Over 8 billion plastic carrier bags are used each year in England, far more than necessary. The Government should follow the approach of the 5p charge for carrier bags in Wales, which has successfully reduced bag use by over 75%. Reducing bag use has significant environmental benefits in terms of lower carbon emissions, resource use and litter.
The charge scheme that the Government is proposing in England, with additional exemptions for small retailers and paper and biodegradable bags, would be too complex, unnecessarily confusing for shoppers, and less effective than the Welsh scheme. The proposed 5p charge should apply to all bag types and all retailers.
We welcome the proposals that the proceeds from the charge, which the Government expects to raise around £70 million, will go to charity.

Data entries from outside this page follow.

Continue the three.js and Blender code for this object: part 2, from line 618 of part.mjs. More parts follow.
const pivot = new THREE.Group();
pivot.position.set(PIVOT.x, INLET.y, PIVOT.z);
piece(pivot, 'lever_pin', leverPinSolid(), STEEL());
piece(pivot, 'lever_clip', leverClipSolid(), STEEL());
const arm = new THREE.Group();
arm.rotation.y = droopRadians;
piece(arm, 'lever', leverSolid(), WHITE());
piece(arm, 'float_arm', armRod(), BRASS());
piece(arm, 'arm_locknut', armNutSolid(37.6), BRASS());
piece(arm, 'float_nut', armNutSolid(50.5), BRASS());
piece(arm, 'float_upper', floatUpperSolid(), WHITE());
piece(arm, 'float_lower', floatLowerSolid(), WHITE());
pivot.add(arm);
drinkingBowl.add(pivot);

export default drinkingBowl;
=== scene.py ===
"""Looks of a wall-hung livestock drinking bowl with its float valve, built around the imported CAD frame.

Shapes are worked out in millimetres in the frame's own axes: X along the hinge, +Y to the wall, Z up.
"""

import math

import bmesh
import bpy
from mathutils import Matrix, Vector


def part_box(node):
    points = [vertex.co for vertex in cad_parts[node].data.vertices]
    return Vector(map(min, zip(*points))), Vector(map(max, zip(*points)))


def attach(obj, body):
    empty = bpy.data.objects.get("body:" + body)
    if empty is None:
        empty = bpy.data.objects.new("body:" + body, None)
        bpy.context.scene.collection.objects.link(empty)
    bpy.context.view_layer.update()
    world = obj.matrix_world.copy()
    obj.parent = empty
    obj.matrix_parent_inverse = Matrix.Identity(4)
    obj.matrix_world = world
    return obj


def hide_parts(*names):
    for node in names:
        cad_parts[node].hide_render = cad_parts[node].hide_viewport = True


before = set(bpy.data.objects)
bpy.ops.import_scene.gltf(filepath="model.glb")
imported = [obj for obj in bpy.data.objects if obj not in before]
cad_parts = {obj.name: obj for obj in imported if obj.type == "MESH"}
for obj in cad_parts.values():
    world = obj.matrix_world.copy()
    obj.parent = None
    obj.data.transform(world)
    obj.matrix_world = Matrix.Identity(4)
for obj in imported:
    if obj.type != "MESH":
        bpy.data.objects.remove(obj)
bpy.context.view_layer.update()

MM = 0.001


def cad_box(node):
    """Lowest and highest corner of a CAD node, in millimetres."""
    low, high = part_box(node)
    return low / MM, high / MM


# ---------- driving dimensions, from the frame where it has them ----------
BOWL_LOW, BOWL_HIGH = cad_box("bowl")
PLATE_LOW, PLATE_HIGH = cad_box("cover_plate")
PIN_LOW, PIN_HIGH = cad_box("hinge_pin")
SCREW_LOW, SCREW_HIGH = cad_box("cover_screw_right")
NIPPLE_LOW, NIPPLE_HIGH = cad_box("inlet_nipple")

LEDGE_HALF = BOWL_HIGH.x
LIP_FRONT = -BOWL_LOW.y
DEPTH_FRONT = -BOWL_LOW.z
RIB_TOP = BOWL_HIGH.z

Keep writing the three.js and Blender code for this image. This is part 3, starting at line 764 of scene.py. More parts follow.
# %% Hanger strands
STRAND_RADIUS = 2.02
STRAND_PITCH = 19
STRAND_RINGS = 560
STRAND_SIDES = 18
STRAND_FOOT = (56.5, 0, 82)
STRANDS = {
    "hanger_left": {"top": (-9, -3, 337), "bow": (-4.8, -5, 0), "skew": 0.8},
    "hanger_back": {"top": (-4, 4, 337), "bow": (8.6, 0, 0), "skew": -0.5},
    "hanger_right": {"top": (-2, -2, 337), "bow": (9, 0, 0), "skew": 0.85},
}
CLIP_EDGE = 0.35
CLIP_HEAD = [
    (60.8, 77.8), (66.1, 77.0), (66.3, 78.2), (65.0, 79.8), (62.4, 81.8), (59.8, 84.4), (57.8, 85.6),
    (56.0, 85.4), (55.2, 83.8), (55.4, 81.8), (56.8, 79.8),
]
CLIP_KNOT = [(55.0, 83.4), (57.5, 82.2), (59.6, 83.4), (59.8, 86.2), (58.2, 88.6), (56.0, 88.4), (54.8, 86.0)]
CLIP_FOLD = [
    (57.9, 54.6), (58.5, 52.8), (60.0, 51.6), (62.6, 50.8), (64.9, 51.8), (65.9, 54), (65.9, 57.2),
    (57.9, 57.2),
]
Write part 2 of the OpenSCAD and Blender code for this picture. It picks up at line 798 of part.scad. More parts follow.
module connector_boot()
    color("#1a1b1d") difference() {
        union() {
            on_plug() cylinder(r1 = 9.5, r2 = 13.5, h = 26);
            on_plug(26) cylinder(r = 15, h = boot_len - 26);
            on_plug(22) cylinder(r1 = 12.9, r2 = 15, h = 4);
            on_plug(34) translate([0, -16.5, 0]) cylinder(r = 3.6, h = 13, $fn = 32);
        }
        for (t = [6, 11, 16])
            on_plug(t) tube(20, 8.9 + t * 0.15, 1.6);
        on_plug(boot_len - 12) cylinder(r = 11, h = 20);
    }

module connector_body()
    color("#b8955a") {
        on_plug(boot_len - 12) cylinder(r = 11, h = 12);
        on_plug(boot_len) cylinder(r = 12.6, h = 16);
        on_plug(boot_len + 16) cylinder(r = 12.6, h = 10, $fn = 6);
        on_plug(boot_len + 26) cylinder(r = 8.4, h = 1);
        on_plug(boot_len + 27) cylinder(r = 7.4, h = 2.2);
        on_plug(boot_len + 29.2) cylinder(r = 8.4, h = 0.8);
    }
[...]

However, Treasury revenue from the VAT on the charge, equal to almost 1p out of every 5p, should also be spent on new environmental projects and on monitoring the impact of the scheme. It should encourage retailers to publicise prominently in store how money received from the bag charge is used.
There is evidence that charging for carrier bags leads to fewer bags being discarded as litter. The Government should focus on making the scheme simple and coherent with other policies to reinforce other positive environmental behaviours. It should take steps to set a minimum price for 'bags for life' at a level which incentivises their reuse.
The largest and simplest environmental gains from carrier bags are from encouraging shoppers to use fewer bags by re-using them. The options for disposal and recycling of bags are complex, with significant risks around contamination, and must be coherent with the Government's wider approach to reducing and managing waste. The proposed exemption for biodegradable bags risks damaging the UK plastics recycling industry, could undermine the reduction in bag use, and is not necessary. It should not proceed.